Member of the Ceylonese Parliament for Dedigama
- In office 1956–1960
- Preceded by: Dudley Senanayake
- Succeeded by: Dudley Senanayake

Member of the Ceylonese Parliament for Polgahawela
- In office 1970–1977
- Preceded by: M. D. Banda
- Succeeded by: J. A. D. S. R. Jayakody

Personal details
- Born: 5 June 1928
- Died: 20 February 2015 (aged 86)
- Party: Sri Lanka Freedom Party

= Maithripala Herath =

Sri Lankan politician (1928–2015)

Maithripala Herath (5 June 1928 - 20 February 2015) was a Sri Lankan teacher and politician. He was a member of parliament from Dedigama and Polgahawela.

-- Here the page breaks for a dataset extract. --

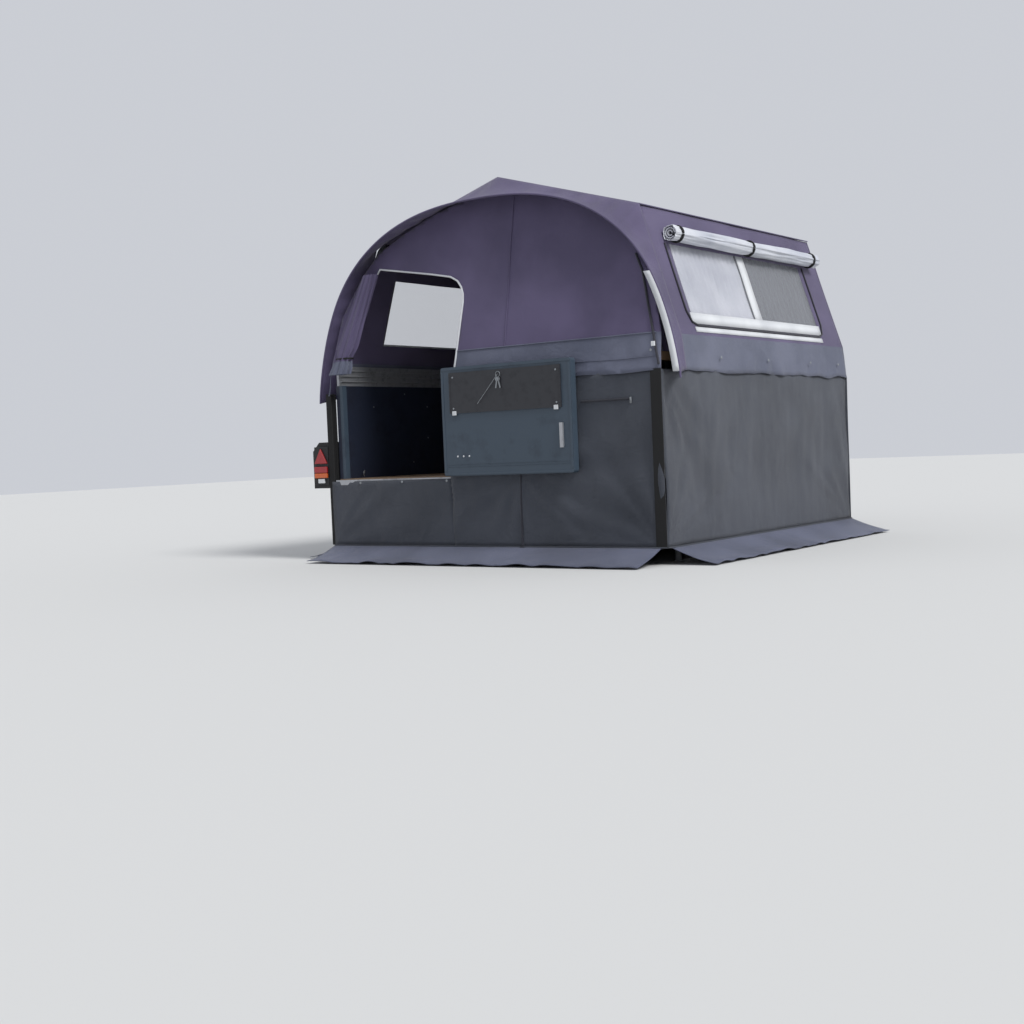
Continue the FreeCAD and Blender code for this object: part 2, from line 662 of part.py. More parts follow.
# ---------------------------------------------------------------- rear door
door_block = box("door_block", "door_x0", "door_x1", "door_y0", "door_y1", "door_low", "door_high")
door_round = doc.addObject("Part::Fillet", "door_round")
doc.recompute()
door_round.Base = door_block
upright = []
for index, edge in enumerate(door_block.Shape.Edges, start=1):
    direction = edge.Vertexes[1].Point - edge.Vertexes[0].Point
    if abs(direction.y) > max(abs(direction.x), abs(direction.z)):
        upright.append((index, value("door_corner"), value("door_corner")))
door_round.Edges = upright
board_high = "door_high - door_board_inset/2"
board_low = board_high + " - door_board_height"
board_room = ("door_x0 + door_board_inset", "door_x1 - door_board_inset")
handle_x = "door_x1 - handle_inset"

knuckle_length = "knuckle_length"
hinge_bases = ("door_low + hinge_low", "door_high - hinge_low - 2*knuckle_length")
door_knuckles = []
frame_hinges = []
for index, base in enumerate(hinge_bases, start=1):
    upper = base + " + knuckle_length"
    sleeve = rod("door_sleeve_%d" % index, "z", ("pin_line", "pin_depth", upper + " + fit_gap"),
                 "knuckle_radius", "knuckle_length - fit_gap")
    tab = box("door_tab_%d" % index, "pin_line", "door_x0 + 4*knuckle_radius",
              "door_y1", "door_y1 + leaf", upper + " + fit_gap", upper + " + knuckle_length")
    bore = rod("door_bore_%d" % index, "z", ("pin_line", "pin_depth", base),
               "hinge_pin_radius + fit_gap/2", "3*knuckle_length")
    door_knuckles.append(cut("door_knuckle_%d" % index,
                             fuse("door_knuckle_raw_%d" % index, [sleeve, tab]), bore))
    barrel = rod("frame_barrel_%d" % index, "z", ("pin_line", "pin_depth", base),
                 "knuckle_radius", "knuckle_length")
    pin = rod("frame_pin_%d" % index, "z", ("pin_line", "pin_depth", base), "hinge_pin_radius",
              "2*knuckle_length")
    web = box("frame_web_%d" % index, "pin_line", "pin_line + leaf", "pin_depth", "box_y0", base,
              upper)
    frame_hinges.append(fuse("frame_hinge_%d" % index, [barrel, pin, web]))
node("door_knuckles", group("door_knuckle_pair", door_knuckles))
node("frame_hinges", group("frame_hinge_pair", frame_hinges))
node("rear_door", door_round)
node("door_board", box("door_board_sheet", board_room[0], board_room[1],
                       "door_y0 - door_board_thickness", "door_y0", board_low, board_high))
node("door_handle", box("door_lock_lever", handle_x + " - handle_width/2",
                        handle_x + " + handle_width/2", "door_y0 - handle_thickness", "door_y0",
                        "door_low + handle_low", "door_low + handle_low + handle_height"))

# ---------------------------------------------------------------- chassis
rails = []
for side, sign in (("left", "-1"), ("right", "1")):
    centre = "(box_mid + %s*rail_offset)" % sign
    rails.append(box("rail_" + side, centre + " - rail_width/2", centre + " + rail_width/2",
                     "box_y0", "box_y1", "rail_low", "floor_low"))
node("chassis_rails", group("chassis_rail_pair", rails))
members = []
for name, place in (("rear", "box_y0"), ("middle", "axle_y - 2*arm_trail"),
                    ("front", "box_y1 - cross_width")):
    members.append(box("member_" + name, "box_mid - rail_offset + rail_width/2",
                       "box_mid + rail_offset - rail_width/2", place, place + " + cross_width",
                       "rail_low", "floor_low"))
node("cross_members", group("cross_member_set", members))
arms = []
for side, sign in (("left", "-1"), ("right", "1")):
    arms.append(prism("drawbar_arm_" + side, "z", [
        ("box_mid + %s*(arm_root_offset - arm_width/2)" % sign, "arm_root_y"),
        ("box_mid + %s*(arm_root_offset + arm_width/2)" % sign, "arm_root_y"),
        ("box_mid + %s*(arm_tip_offset + arm_width/2)" % sign, "arm_tip_y"),
        ("box_mid + %s*(arm_tip_offset - arm_width/2)" % sign, "arm_tip_y"),
    ], "arm_low", "arm_height"))
node("drawbar_arms", group("drawbar_arm_pair", arms))
plate_half = "(arm_tip_offset + arm_width/2)"
node("coupling_plate", box("coupling_seat", "box_mid - " + plate_half, "box_mid + " + plate_half,
                           "arm_tip_y - coupling_plate_length", "arm_tip_y", "arm_high",
                           "plate_high"))
shank = box("coupling_shank", "box_mid - coupling_width/2", "box_mid + coupling_width/2",
            "ball_y - coupling_length", "ball_y", "plate_high", "plate_high + coupling_height")
head = rod("coupling_nose", "z", ("box_mid", "ball_y", "plate_high"), "head_radius",
           "coupling_height")
socket = rod("coupling_socket", "z", ("box_mid", "ball_y", "plate_high - coupling_height"),
             "ball_radius", "coupling_height + socket_depth")
node("coupling_head", cut("coupling_shell", fuse("coupling_body", [shank, head]), socket))
node("coupling_lever", box("coupling_grip", "box_mid - lever_width/2", "box_mid + lever_width/2",
                           "ball_y - lever_length", "ball_y", "plate_high + coupling_height",
                           "plate_high + coupling_height + lever_thickness"))

# ---------------------------------------------------------------- axle, wheels, mudguards
node("axle_beam", box("axle_tube", "box_x0 + swing_arm", "box_x1 - swing_arm",
                      "beam_y - axle_size/2", "beam_y + axle_size/2", "beam_low", "beam_high"))
swing_arms = []
guards = []
for side, sign, centre, inner in (("left", -1, "wheel_left_x", "box_x0"),
                                  ("right", 1, "wheel_right_x", "box_x1")):
    arm_start = inner if sign < 0 else inner + " - swing_arm"
    arm_end = inner + " + swing_arm" if sign < 0 else inner
    profile = prism("swing_plate_" + side, "x", [
        ("axle_y - 2*stub_radius", "tyre_radius + stub_radius"),
        ("axle_y - 2*stub_radius", "tyre_radius - stub_radius"),
        ("axle_y + stub_radius", "tyre_radius - 2*stub_radius"),
        ("beam_y + axle_size/2", "beam_low"),
        ("beam_y + axle_size/2", "beam_high - seat_gap"),
        ("beam_y - axle_size/2", "beam_high - seat_gap"),
    ], arm_start, "swing_arm")
    stub_length = "wheel_gap + tyre_width"
    stub_start = "(%s) - (%s)" % (inner, stub_length) if sign < 0 else inner
    stub = rod("stub_axle_" + side, "x", (stub_start, "axle_y", "tyre_radius"), "stub_radius",
               stub_length)
    swing_arms.append(fuse("swing_arm_" + side, [profile, stub]))

    start = "(%s) - tyre_width/2" % centre
    tyre_block = rod("tyre_block_" + side, "x", (start, "axle_y", "tyre_radius"), "tyre_radius",
                     "tyre_width")
    tyre_hole = rod("tyre_hole_" + side, "x", ("(%s) - 10" % start, "axle_y", "tyre_radius"),
                    "rim_radius + seat_gap", "tyre_width + 20")
    tyre_ring = cut("tyre_ring_" + side, tyre_block, tyre_hole)
    doc.recompute()
    tyre = doc.addObject("Part::Fillet", "tyre_round_" + side)
    tyre.Base = tyre_ring
    outer_edges = []
    for index, edge in enumerate(tyre_ring.Shape.Edges, start=1):
        if abs(edge.BoundBox.ZLength - value("2*tyre_radius")) < 1:
            outer_edges.append((index, 28, 28))
    tyre.Edges = outer_edges
    node("tyre_" + side, tyre)

    barrel = rod("rim_barrel_" + side, "x", (start, "axle_y", "tyre_radius"), "rim_radius",
                 "tyre_width")
    hollow = rod("rim_hollow_" + side, "x", ("(%s) - 10" % start, "axle_y", "tyre_radius"),
                 "rim_radius - rim_wall", "tyre_width + 20")
    disc = rod("rim_disc_" + side, "x", ("(%s) - disc_thickness/2" % centre, "axle_y",
                                         "tyre_radius"), "rim_radius - rim_wall/2",
               "disc_thickness")
    hub = rod("rim_hub_" + side, "x", ("(%s) - tyre_width/3" % centre, "axle_y", "tyre_radius"),
              "hub_radius", "2*tyre_width/3")
    hub_bore = rod("rim_bore_" + side, "x", (start, "axle_y", "tyre_radius"),
                   "stub_radius + fit_gap", "tyre_width")
    rim_raw = fuse("rim_raw_" + side, [cut("rim_ring_" + side, barrel, hollow), disc, hub])
    node("rim_" + side, cut("rim_cut_" + side, rim_raw, hub_bore))

    guard_span = "wheel_gap + tyre_width + mudguard_overhang"
    guard_start = "(%s) - (%s)" % (inner, guard_span) if sign < 0 else inner
    guard_radius = "tyre_radius + mudguard_gap"
    outside = rod("guard_outer_" + side, "x", (guard_start, "axle_y", "tyre_radius"),
                  guard_radius + " + mudguard_wall", guard_span)
    inside = rod("guard_inner_" + side, "x", ("(%s) - 10" % guard_start, "axle_y",
                                              "tyre_radius"), guard_radius,
                 guard_span + " + 20")
    room = box("guard_room_" + side, guard_start, "(%s) + (%s)" % (guard_start, guard_span),
               "axle_y - 2*tyre_radius", "axle_y + 2*tyre_radius",
               "tyre_radius + mudguard_foot", "3*tyre_radius")
    guards.append(common("guard_" + side, cut("guard_ring_" + side, outside, inside), room))
node("swing_arms", group("swing_arm_pair", swing_arms))
node("mudguards", group("mudguard_pair", guards))

# ---------------------------------------------------------------- lamps
brackets = []
lamps = []
for side, sign, inner in (("left", -1, "box_x0"), ("right", 1, "box_x1")):
    bracket_high = "bracket_low + bracket_height"
    corners = [
        ("(%s) + %d*seat_gap" % (inner, sign), "bracket_low"),
        ("(%s) + %d*bracket_width" % (inner, sign), "bracket_low"),
        ("(%s) + %d*bracket_width" % (inner, sign), bracket_high + " - bracket_bevel"),
        ("(%s) + %d*(bracket_width - bracket_bevel)" % (inner, sign), bracket_high),
        ("(%s) + %d*seat_gap" % (inner, sign), bracket_high),
    ]
    brackets.append(prism("bracket_" + side, "y", corners, "rear + bracket_place",
                          "bracket_thickness"))
    outer = "(%s) + %d*(bracket_width - lamp_inset)" % (inner, sign)
    lamp_x0 = outer if sign < 0 else outer + " - lamp_width"
    lamps.append(box("lamp_" + side, lamp_x0, lamp_x0 + " + lamp_width",
                     "rear + bracket_place - lamp_depth", "rear + bracket_place",
                     "bracket_low + lamp_low", "bracket_low + lamp_low + lamp_height"))
node("lamp_brackets", group("lamp_bracket_pair", brackets))
node("tail_lamps", group("tail_lamp_pair", lamps))

# ---------------------------------------------------------------- jockey wheel
clamp_half = "(jockey_tube_radius + clamp_wall)"
clamp_block = box("clamp_block", "box_mid + arm_edge - arm_width", "jockey_x + " + clamp_half,
                  "jockey_y - " + clamp_half, "jockey_y + " + clamp_half, "arm_high",
                  "arm_high + clamp_height")
clamp_hole = rod("clamp_hole", "z", ("jockey_x", "jockey_y", "arm_high - clamp_height"),
                 "jockey_tube_radius + seat_gap", "3*clamp_height")
node("jockey_clamp", cut("clamp_cut", clamp_block, clamp_hole))
jockey_tube = rod("jockey_sleeve", "z", ("jockey_x", "jockey_y", "jockey_tube_low"),
                  "jockey_tube_radius", "jockey_tube_high - jockey_tube_low")
crank = box("jockey_crank", "jockey_x - crank_height/2", "jockey_x + crank_length",
            "jockey_y - crank_height/2", "jockey_y + crank_height/2", "jockey_tube_high",
            "jockey_tube_high + crank_height")
node("jockey_tube", fuse("jockey_tube_body", [jockey_tube, crank]))
wheel_y = "jockey_y - jockey_trail"
fork_block = box("fork_block", "jockey_x - fork_half", "jockey_x + fork_half",
                 "%s - jockey_stem_radius" % wheel_y, "jockey_y + jockey_stem_radius",
                 "jockey_radius - 2*jockey_pin_radius", "fork_high")
fork_room = box("fork_room", "jockey_x - fork_half + jockey_fork_wall",
                "jockey_x + fork_half - jockey_fork_wall", "%s - 2*jockey_radius" % wheel_y,
                "jockey_y + 2*jockey_radius", "0", "fork_high - jockey_fork_wall")
stem = rod("jockey_stem_rod", "z", ("jockey_x", "jockey_y", "fork_high - jockey_fork_wall"),
           "jockey_stem_radius", "jockey_tube_low - seat_gap - fork_high + jockey_fork_wall")
jockey_pin = rod("jockey_pin", "x", ("jockey_x - fork_half", wheel_y, "jockey_radius"),
                 "jockey_pin_radius", "2*fork_half")
node("jockey_fork", fuse("jockey_fork_body", [cut("fork_cut", fork_block, fork_room), stem,
                                              jockey_pin]))
jockey_disc = rod("jockey_disc", "x", ("jockey_x - jockey_width/2", wheel_y, "jockey_radius"),
                  "jockey_radius", "jockey_width")
jockey_bore = rod("jockey_bore", "x", ("jockey_x - jockey_width", wheel_y, "jockey_radius"),
                  "jockey_pin_radius + fit_gap", "2*jockey_width")
node("jockey_wheel", cut("jockey_wheel_cut", jockey_disc, jockey_bore))

# ---------------------------------------------------------------- check and write
doc.recompute()
faults = [thing.Name for thing in doc.Objects if {"Invalid", "Error"} & set(thing.State)]
faults += [thing.Label for thing in nodes if thing.Shape.isNull() or not thing.Shape.isValid()]
if faults:
    raise RuntimeError("not built: " + ", ".join(faults))
os.makedirs("parts", exist_ok=True)
for thing in nodes:
    thing.Shape.exportStep("parts/%s.step" % thing.Label)
print(len(nodes), "nodes")
whole = FreeCAD.BoundBox()
for thing in nodes:
    whole.add(thing.Shape.BoundBox)
print(whole)
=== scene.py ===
import math
import bmesh
import bpy
from mathutils import Matrix, Vector, noise


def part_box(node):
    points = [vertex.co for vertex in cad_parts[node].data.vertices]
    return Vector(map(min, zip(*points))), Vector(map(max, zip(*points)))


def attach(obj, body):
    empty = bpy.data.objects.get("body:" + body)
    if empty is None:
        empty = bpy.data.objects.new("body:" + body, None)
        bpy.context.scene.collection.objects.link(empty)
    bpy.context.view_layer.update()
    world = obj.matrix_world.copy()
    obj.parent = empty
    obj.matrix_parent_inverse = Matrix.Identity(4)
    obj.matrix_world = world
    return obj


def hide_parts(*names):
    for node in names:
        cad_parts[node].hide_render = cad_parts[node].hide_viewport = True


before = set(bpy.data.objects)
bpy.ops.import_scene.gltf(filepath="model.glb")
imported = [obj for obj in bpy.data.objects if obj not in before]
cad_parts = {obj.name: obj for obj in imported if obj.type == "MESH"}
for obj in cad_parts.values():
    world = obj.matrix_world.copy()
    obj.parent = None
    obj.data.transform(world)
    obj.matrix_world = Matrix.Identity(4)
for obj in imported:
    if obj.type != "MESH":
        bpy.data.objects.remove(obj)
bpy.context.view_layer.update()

# places read from the frame, in metres
sideLow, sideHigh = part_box("side_canvas_right")
roofLow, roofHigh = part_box("roof_right")
tent = {
    "half": sideHigh[0], "hem": sideLow[2], "shoulderZ": sideHigh[2], "shoulderX": roofHigh[0] - 0.008,
    "ridge": roofHigh[2] - 0.008, "rear": sideLow[1], "front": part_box("front_canvas")[1][1],
    "roofRear": roofLow[1], "seam": sideLow[2] + 0.205, "seamX": sideHigh[0] - 0.025,
    "stitch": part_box("skirt_right")[0][2], "lean": 0.23 / 1.275, "cloth": 0.003,
}
tent["run"] = tent["front"] - tent["rear"]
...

Educated at St. Mary's College, Kegalle, he went on to become a teacher at Galigamuwa College. He contested the Dedigama, representing the Sri Lanka Freedom Party at the 1956 general election and was elected to parliament. He unsuccessfully contested the 1960 March general election, polling fourth. He was elected to the Senate in 1956 and was elected in the 1970 general election in the Polgahawela electorate. He was defeated at the 1977 general election.

He was responsible for the construction of the Home for the Elders' in Nelundeniya and also worked as the Chief Devotee of the Dedigama Rajamaha Viharaya.